There’s a comfort level for everyone based on where they’re positioned, and based on OAA, it’s pretty evident that Gleyber is more comfortable in a traditional shortstop’s position. Mike Petriello discussed this in yesterday’s stat release, which inspired me to look into it further. Here’s the breakdown of listed position vs. standing position:
|Outs above average by listing & position||2018||2019|
|Listed as SS, positioned as SS||-4||0|
|Listed as SS, positioned as 2B||0||-1|
|Listed as 2B, positioned as SS||+2||0|
|Listed as 2B, positioned as 2B||-2||-4|
Clearly, Gleyber has fared better on the left field side of second base. That’s to no surprise, either. He came up as a shortstop before deferring to Gregorius upon his big league debut. Now, these numbers positioned as a shortstop aren’t particularly impressive. They’re better than when he’s at the keystone’s area, but nothing more than average. No, Torres isn’t a gold glover (yet!). But perhaps most importantly, he’s not going to hurt the team out there.

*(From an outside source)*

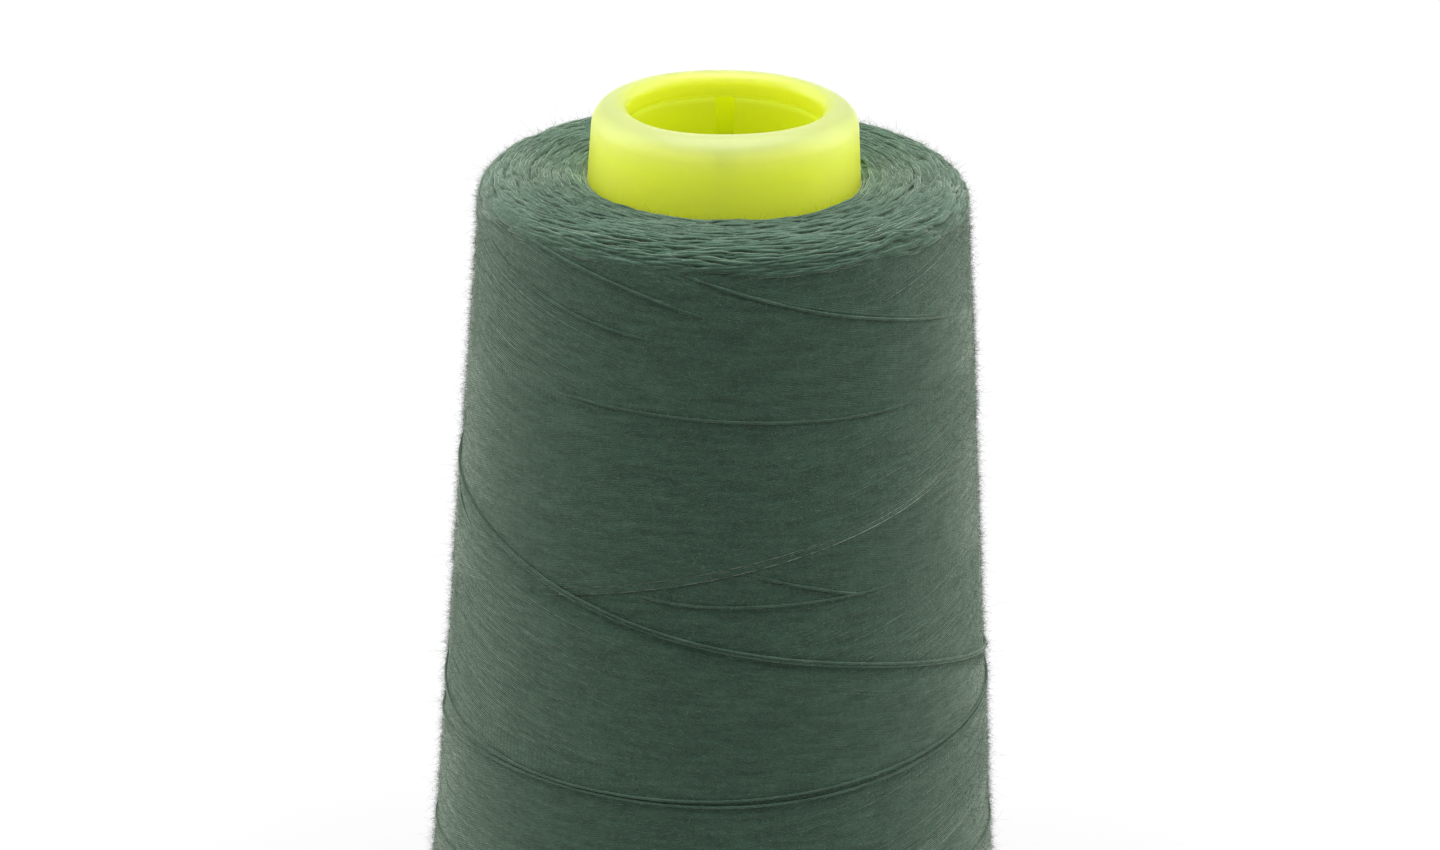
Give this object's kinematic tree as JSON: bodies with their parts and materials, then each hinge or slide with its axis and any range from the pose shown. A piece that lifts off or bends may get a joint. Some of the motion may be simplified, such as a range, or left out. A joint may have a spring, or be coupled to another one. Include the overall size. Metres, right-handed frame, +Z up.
{
  "type": "spool of thread",
  "caption": "Tapered plastic core with a rounded bored collar and a rolled foot, carrying a cross-wound package of sewing thread.",
  "frame": {"origin": "centre of the foot, on the surface that the spool stands on", "axes": "+Z runs up the core's axis from the foot to the collar; +Y points from the viewer to the back, where one key slot of the bore lies"},
  "size_m": [0.0627, 0.0629, 0.11],
  "materials": {
    "core_plastic": "satin lime polypropylene, slightly translucent",
    "thread": "spun polyester thread, dull grey-green, slightly hairy"
  },
  "bodies": {
    "root": {"core": "core_plastic", "thread_package": "thread", "outer_thread": "thread"}
  },
  "joints": []
}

Another nice thing about this new metric: it’s granularity. In particular, we can get a better grasp of what Torres excels and struggles with at shortstop. Look here:
On the left, we see Torres’s performance based on pre-play positioning in the shortstop region. On the right, we can see how he did based on where he finished any given play. The one thing that stands out: Torres struggles to his backhand. See that blue box on the right picture? Sticks out like a sore thumb.
Torres isn’t alone in having difficulty going to the hole. 22 of 33 qualified fielders in 2019 — *positioned* as shortstops, but not necessarily listed as one — were below average fielding batted balls in that direction. Meanwhile, only 10 of those 33 were below average ranging up the middle. The backhand is more difficult and the numbers bear that out. And at just two outs below average going that direction, Torres isn’t exactly an abomination. For reference, Amed Rosario was the worst at -8 and Javier Baez was the best at +3.
Now for the good. Gleyber’s at his best ranging to his glove side. Positioned like a traditional shortstop, he was three runs above average going up the middle in 2019 (9th-best). Here’s a nice play Torres made to retire David Fletcher:
Good range and a strong throw to get the relatively quick Fletcher at first. Perhaps not the most difficult of plays, but certainly not routine. Moreover, it’s not a play a legendary shortstop of Yankees lore would have made, that’s for sure…
…sorry, I couldn’t resist. All joking aside, there’s more to evaluating Torres at short than strictly looking at him alone. It’s important to compare him to the guy he’s replacing, too. The consensus is that going from Gregorius to Torres is a defensive downgrade. Seems pretty cut and dry, no? Gregorius has always had a great reputation in the field whereas Torres is a bit more of an unknown. Yet, Statcast says otherwise.
As strange as it sounds, going from Gregorius to Torres may be a defensive upgrade. Since 2017, Gregorius has been 22 outs below average when positioned as a shortstop. That…doesn’t seem right. And yet, he’s been at the bottom of the Statcast leaderboards annually. For what it’s worth, DRS is also down on Didi’s fielding and debited him seven runs since 2017. On the other hand, he’s at 12.4 UZR since then.
Charging grounders is the main reason why Statcast loathes Gregorius’s glovework. 19 of those 22 runs below average were on plays he moved in. But that’s not the only area in which Didi was rated inferior to Gleyber:
|Player||In||Toward SS/3B hole||Toward Middle||Back|
Torres also had a leg up going up the middle. Both shortstops were even going back, while Gregorius has the advantage on the backhand. Overall, things are pretty close if you ignore grounders on the infield grass.
Even though the two aren’t particularly close defensively per OAA, I can’t say my opinion is changed about who I’d prefer defensively. Watching Gregorius field his position has been a joy for the past few years even if the numbers don’t bear that out. My preference isn’t a knock on Gleyber, however. In fact, I feel better about Torres taking over the position than I did before. To me, the more support we have that Torres is a capable shortstop, the better.
Ultimately, I’m not suggesting we take this new metric as gospel, but I can’t deny that it’s somewhat reassuring. I still think Gregorius’s surehandedness will be missed, but perhaps not as much as I was inclined to believe. That said, this is yet another data point that favors the Yankees’ trust in handing the positional keys to Torres.